A ESCOLHA DO SUCESSOR
Quando o macaco Tião faleceu, em 23 de dezembro de 1996, aos 33 anos, em virtude da diabetes, uma votação foi realizada para tentar encontrar o seu sucessor como uma das estrelas do zoológico. Na briga, estavam os chimpanzés Pipo e Paulinho. À época, o primeiro foi escolhido vencedor e tinha tudo para chegar ao estrelato. No entanto, Paulinho sempre foi considerado mais animado e engraçado, conquistando o coração dos frequentadores.
— Ele já estava no RioZoo há 10 anos e cresceu solto até os três anos de idade, correndo pelos corredores. Tanto que, até hoje, quando foge da jaula pelo acesso dos tratadores, ele vai direto para a cozinha dos animais, pois já conhece o caminho — revela Jorge.
A criação livre nos primeiros anos de vida é um ponto em comum entre Paulinho e Tião, que ganhou esse nome em homenagem ao padroeiro da cidade - São Sebastião - já que nasceu próximo ao seu dia, 16 de janeiro de 1963. Quando filhote, Tião passeava pelo zoológico de mãos dadas com seus tratadores e visitava diariamente as salas da administração.
A alimentação de Paulinho é a base de frutas, verduras, iogurte e legumes. Melancia, tomate e banana são os alimentos preferidos do macaco. Tião também sempre gostou de comer do bom e do melhor. No entanto, o tratador dos primatas recorda que o macaco sofreu muito quando viu as mangas, abacaxis e outras frutas serem substituídas por repolho e chicória devido a diabetes. Segundo Jorge, mesmo doente, Tião sempre era agradado com uma banana pelos outros funcionários do zoológico.

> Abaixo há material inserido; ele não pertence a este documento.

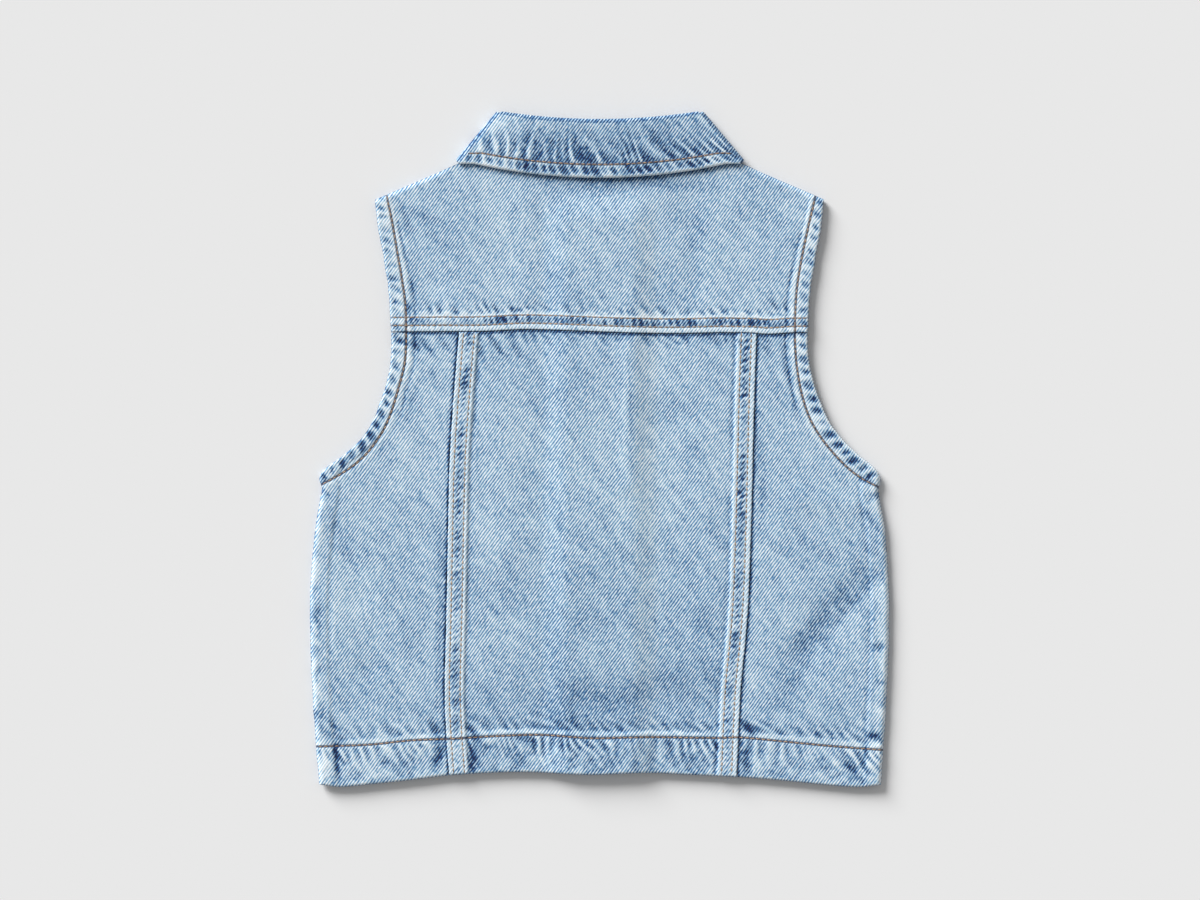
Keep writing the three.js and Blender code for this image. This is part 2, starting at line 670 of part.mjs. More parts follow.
function button() {
  const profile = BUTTON_PROFILE.map(({ r, z }) => new THREE.Vector2(r, z));
  const geometry = new THREE.LatheGeometry(profile, BUTTON_SIDES).rotateX(Math.PI / 2);
  geometry.deleteAttribute('uv');
  geometry.deleteAttribute('normal');
  return mergeVertices(geometry);
}

function add(group, name, geometry, material) {
  const mesh = new THREE.Mesh(geometry, material);
  mesh.name = name;
  group.add(mesh);
  return mesh;
}

const vest = new THREE.Group();
add(vest, 'back_yoke', backYoke(), lightDenim());
add(vest, 'back_centre_panel', backCentrePanel(), lightDenim());
add(vest, 'back_side_panel_left', backSidePanel('left'), lightDenim());
add(vest, 'back_side_panel_right', backSidePanel('right'), lightDenim());
add(vest, 'front_left', front('left'), lightDenim());
add(vest, 'front_right', front('right'), lightDenim());
add(vest, 'collar', collar(), collarDenim());
BUTTON_ROWS.forEach((y, k) => {
  const mesh = add(vest, `button_${k + 1}`, button(), buttonMetal());
  mesh.position.set(0, y, 0);
});

export default vest;
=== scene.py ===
"""A child's denim vest that lies flat with its back up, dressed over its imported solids.

Sizes and tables are in millimetres in the frame's axes: +X to the right of the back, +Y towards
the collar, +Z up from the surface that the vest lies on. Meshes are made in metres.
"""

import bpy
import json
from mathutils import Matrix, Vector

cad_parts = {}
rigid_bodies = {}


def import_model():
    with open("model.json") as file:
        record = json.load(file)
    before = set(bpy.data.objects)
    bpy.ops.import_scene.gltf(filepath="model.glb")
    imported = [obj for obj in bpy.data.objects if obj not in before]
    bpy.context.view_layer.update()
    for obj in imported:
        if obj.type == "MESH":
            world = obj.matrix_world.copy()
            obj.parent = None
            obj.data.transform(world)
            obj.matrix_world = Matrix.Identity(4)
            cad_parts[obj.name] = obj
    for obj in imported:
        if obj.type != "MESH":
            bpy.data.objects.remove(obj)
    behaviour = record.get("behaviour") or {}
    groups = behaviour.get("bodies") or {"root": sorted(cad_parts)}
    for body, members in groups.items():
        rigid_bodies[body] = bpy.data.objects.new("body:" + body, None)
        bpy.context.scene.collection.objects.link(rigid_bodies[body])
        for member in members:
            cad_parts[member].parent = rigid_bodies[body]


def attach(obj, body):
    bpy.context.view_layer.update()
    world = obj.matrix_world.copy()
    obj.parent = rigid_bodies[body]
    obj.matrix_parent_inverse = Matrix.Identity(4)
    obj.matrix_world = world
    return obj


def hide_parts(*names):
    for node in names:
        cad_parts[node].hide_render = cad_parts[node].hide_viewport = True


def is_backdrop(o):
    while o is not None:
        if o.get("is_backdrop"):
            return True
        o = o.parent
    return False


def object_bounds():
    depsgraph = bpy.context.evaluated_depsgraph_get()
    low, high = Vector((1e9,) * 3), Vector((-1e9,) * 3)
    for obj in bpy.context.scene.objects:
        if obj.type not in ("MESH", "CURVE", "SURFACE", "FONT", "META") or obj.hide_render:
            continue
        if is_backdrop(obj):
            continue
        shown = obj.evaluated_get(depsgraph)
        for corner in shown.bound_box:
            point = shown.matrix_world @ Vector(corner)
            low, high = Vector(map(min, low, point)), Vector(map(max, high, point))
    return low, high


bl_info = {
    "name": "Denim vest, laid flat",
    "version": (1, 0, 0),
    "blender": (4, 5, 0),
    "location": "View3D > Sidebar > Vest",
    "description": "Builds a washed denim vest with sewn seams, laid flat with its back up",
    "category": "Object",
}

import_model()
CAD_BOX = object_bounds()

import json
import math

import bpy
import numpy as np
from mathutils import Vector
from mathutils.bvhtree import BVHTree

MM = 0.001
BODY = "root"


def table(names, *rows):
    """A short table with named columns."""
    values = np.array(rows, float)
    return {name: values[:, k] for k, name in enumerate(names.split())}


# Cloth, gaps and the heights of the laid layers, as in the solids
CLOTH = 1.2
COLLAR_CLOTH = 1.5
SEAM_GAP = 0.3
FRONT_NECK_GAP = 0.7
BACK_LAID = 5.0
SIDE_SEAM_HEIGHT = 2.15
FRONT_OVER_COLLAR = 1.9
OUTER_LAP_HEIGHT = 2.05
UNDER_LAP_HEIGHT = 3.75
BACK_OVER_PLACKET = 2.0
BACK_OVER_HEM_LAP = 0.7
LAP = 15
LAP_FLAT = 18
OUTER_LAP_END = 31
UNDER_LAP_END = 36
PLACKET_TOP = (136, 158)
HEM_LAP = (-180, -165)

# What keeps the fronts' faces out of the surface's own plane
RESTS_ABOVE = 0.03

# Turned and felled edges
STRIP_WIDTH = 12.4
STRIP_RAISED = 0.7
YOKE_STRIP_WIDTH = 9.6
HEM_DEPTH = 25
HEM_RAISED = 0.3
ARMHOLE_BAND = 9.5
SIDE_BAND = 11
BAND_RAISED = 0.35
STEP = 1.2
SIDE_ROLL = 3
FRONT_SIDE_ROLL = 3
FREE_ROLL, FREE_DROP = 1.4, 1.5
FELLED_ROLL, FELLED_DROP = 0.9, 0.7
FRONT_FREE_ROLL, FRONT_FREE_RISE = 2, 1.5
LAP_EDGE_RISE = 0.8
FRONT_ARMHOLE_INSET = 3
FRONT_INSET_RAMP = 26
FRONT_HEM_INSET = 1.6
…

O esqueleto do Macaco Tião está exposto no Centro de Primatologia do Rio de Janeiro, em Guapimirim, a serviço da ciência.
A COMÉDIA COMO FERRAMENTA CRÍTICA
Além de imagens da época, “Macaco Tião — O candidato do povo” terá depoimentos dos cassetas Marcelo Madureira, Helio De La Peña, Beto Silva, Hubert e Claudio Manoel, e de sociólogos e cientistas políticos como Roberto DaMatta e Sergio Besserman. O diretor Alex Levy-Heller afirma que há vários pontos por trás da campanha eleitoral de Tião: o voto obrigatório, o voto de protesto e a insatisfação dos eleitores.
— Considero que há um legado. Hoje, vários candidatos políticos são seus seguidores. Pessoas sem vocação e sem um nível educacional adequado para fazer carreira política, mas que mesmo assim recebem uma quantidade expressiva de votos — explica o diretor.
Alex Levy-Heller lembra que o macaco Tião sempre teve a vida documentada pelas emissoras de TV, que faziam matérias e reportagens sobre os aniversários e peripécias do animal. Por isso, segundo ele, não foi difícil encontrar boas imagens. Um dos entrevistados para o filme, Marcelo Madureira afirma que, na época, o macaco reunia as principais características para um bom político, e lembra a grande repercussão conquistada.
— A campanha foi um sucesso absurdo. Uma pena que ele não pode prosseguir na carreira política. Mas eu acho que o macaco Tião não teria a menor chance no cenário político atual, pois ele sempre foi um animal honesto e nunca roubou ninguém — afirma.
O treinador Jorge Luiz, do RioZoo, lembra dos cabos eleitorais que iam até o zoológico, estampando a foto do Tião em camisas e cartazes. O diretor Alex Levy-Heller conta que o Bussunda, casseta falecido em 2006, era o grande porta voz da campanha que colocava o macaco Tião como o grande representante do "povão" no fim da década de 80.
— O fato saiu no Le Monde e no New York Times, teve fama internacional. As pessoas não acreditavam que um macaco tinha sido eleito para um cargo tão importante — conta o diretor Alex Levy-Heller, que mergulhou nas curiosidades do macaco Tião no final de 2014 e passou os últimos anos colhendo boas histórias. O documentário tem produção da Alelo Filmes e Afinal Filmes, e distribuição da Pipa Produções.